The legislation’s text was published by reformist online newspaper Entekhab, which included punishments for the publication or dissemination of ‘fake news’ and the production or sharing of content which could cause public fear and panic, or appear contrary to national security. Those acts were deemed to amount to ‘corruption on earth’ a crime which can lead to imprisonment.

The legislation also sets out punishments for sharing audio, video and text with foreign networks, opposition states, news agencies and social media accounts if considered to be a national security concern.

Additionally, the law bans the use of the Starlink satellite service founded by Elon Musk, which aims to provide global internet access. Starlink’s high-speed internet has the ability to bypass online censorship laws owing to its constellation of satellites orbiting the earth, which are harder for authoritarian governments to access and control.
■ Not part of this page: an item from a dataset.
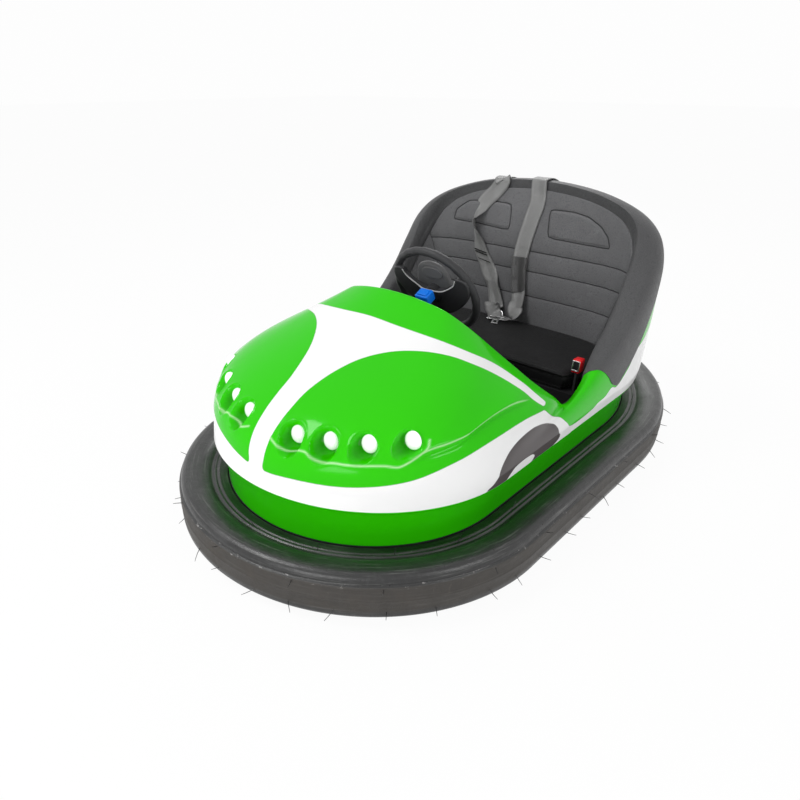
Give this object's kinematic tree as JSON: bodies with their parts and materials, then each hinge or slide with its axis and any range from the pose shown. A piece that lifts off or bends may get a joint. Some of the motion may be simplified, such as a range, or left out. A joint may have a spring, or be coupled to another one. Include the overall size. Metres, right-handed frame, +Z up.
{
  "type": "bumper car",
  "caption": "Fairground bumper car with a ring-shaped inflated rubber bumper, moulded body, bench seat, steered drive wheel and two rear wheels",
  "frame": {"origin": "on the floor, under the middle of the car's length and width", "axes": "+Z up, the car's front faces -Y, +X is to the driver's left"},
  "size_m": [1.1, 1.92, 0.7996],
  "materials": {
    "bumper_rubber": "satin",
    "wheel_rubber": "matte",
    "body_green": "gloss",
    "lamp_white": "gloss",
    "inner_black": "satin",
    "cushion_black": "satin",
    "seat_leather": "satin",
    "frame_steel": "satin",
    "bare_steel": "brushed",
    "motor_grey": "satin",
    "wheel_grip": "satin",
    "switch_blue": "gloss",
    "battery_case": "matte",
    "belt_webbing": "woven",
    "buckle_red": "gloss"
  },
  "bodies": {
    "car_body": {"bumper_tyre": "bumper_rubber", "bumper_channel": "frame_steel", "chassis_rails": "frame_steel", "chassis_crosses": "frame_steel", "floor_pan": "frame_steel", "skirt_front": "body_green", "skirt_rear": "body_green", "hood": "body_green", "rear_shell": "body_green", "lamps_left": "lamp_white", "lamps_right": "lamp_white", "dash_apron": "inner_black", "bulkhead": "inner_black", "side_panel_left": "inner_black", "side_panel_right": "inner_black", "bench_box": "inner_black", "seat_cushion": "cushion_black", "seat_lining": "seat_leather", "rim_roll": "seat_leather", "drive_bridge": "frame_steel", "turntable": "bare_steel", "column_post": "frame_steel", "column_tube": "inner_black", "switch_box": "switch_blue", "rear_bracket_left": "frame_steel", "rear_bracket_right": "frame_steel", "battery_left": "battery_case", "battery_right": "battery_case", "foot_pedal": "bare_steel", "belt_left": "belt_webbing", "belt_right": "belt_webbing", "belt_tongue": "bare_steel", "buckle_stalk": "belt_webbing", "belt_buckle": "buckle_red"},
    "steering": {"steering_shaft": "bare_steel", "steering_wheel": "wheel_grip", "wheel_pad": "wheel_grip"},
    "drive_unit": {"drive_fork": "frame_steel", "drive_motor": "motor_grey"},
    "drive_wheel": {"drive_hub": "bare_steel", "drive_tyre": "wheel_rubber"},
    "rear_wheel_left": {"rear_hub_left": "bare_steel", "rear_tyre_left": "wheel_rubber"},
    "rear_wheel_right": {"rear_hub_right": "bare_steel", "rear_tyre_right": "wheel_rubber"}
  },
  "joints": [
    {"name": "steering_turn", "type": "hinge", "parent": "car_body", "child": "steering", "pos_m": [0, -0.132, 0.569], "axis": [0, 0.887, 0.4617], "continuous": true},
    {"name": "drive_turn", "type": "hinge", "parent": "car_body", "child": "drive_unit", "pos_m": [0, -0.48, 0.25], "axis": [0, 0, 1], "continuous": true},
    {"name": "drive_roll", "type": "hinge", "parent": "drive_unit", "child": "drive_wheel", "pos_m": [0, -0.48, 0.095], "axis": [1, 0, 0], "continuous": true},
    {"name": "rear_roll_left", "type": "hinge", "parent": "car_body", "child": "rear_wheel_left", "pos_m": [0.275, 0.49, 0.08], "axis": [1, 0, 0], "continuous": true},
    {"name": "rear_roll_right", "type": "hinge", "parent": "car_body", "child": "rear_wheel_right", "pos_m": [-0.275, 0.49, 0.08], "axis": [1, 0, 0], "continuous": true}
  ],
  "couplings": [
    {"joint": "drive_turn", "follows": "steering_turn", "ratio": 1}
  ]
}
“Given that espionage carries very severe punishments—ranging from up to ten years in prison under normal circumstances to even the death penalty in more serious cases—the combination of harsh penalties and vague legal definitions marks the beginning of a very dangerous process within the country’s judicial and security system,” Barzin said on X. “In other words, from now on, no one will be safe, since any action, speech, or contact could, at the discretion of security agencies, be interpreted as espionage.”

The Islamic Republic has been condemned by the United Nations and international human rights bodies for its ongoing efforts to restrict the population’s freedom of expression, association and assembly.

In June 2024, criminal cases were filed against hundreds of people for publicly criticizing Ebrahim Raisi after he died. Hundreds more received threatening phone calls after officials announced that anyone who encouraged a boycott of the presidential election would be committing a crime, according to a 2024 report by Amnesty International. The U.N. has repeatedly criticized the Islamic Republic for what it called “systematic repression” of any dissent in the country, including news reporting by independent journalists, and activists.

“It remains to be seen how the new law will actually be implemented and how judges will interpret it,” Barzin said in the post. “But what is certain is that this path could have grave consequences for activists, journalists, academics, and ordinary citizens alike.”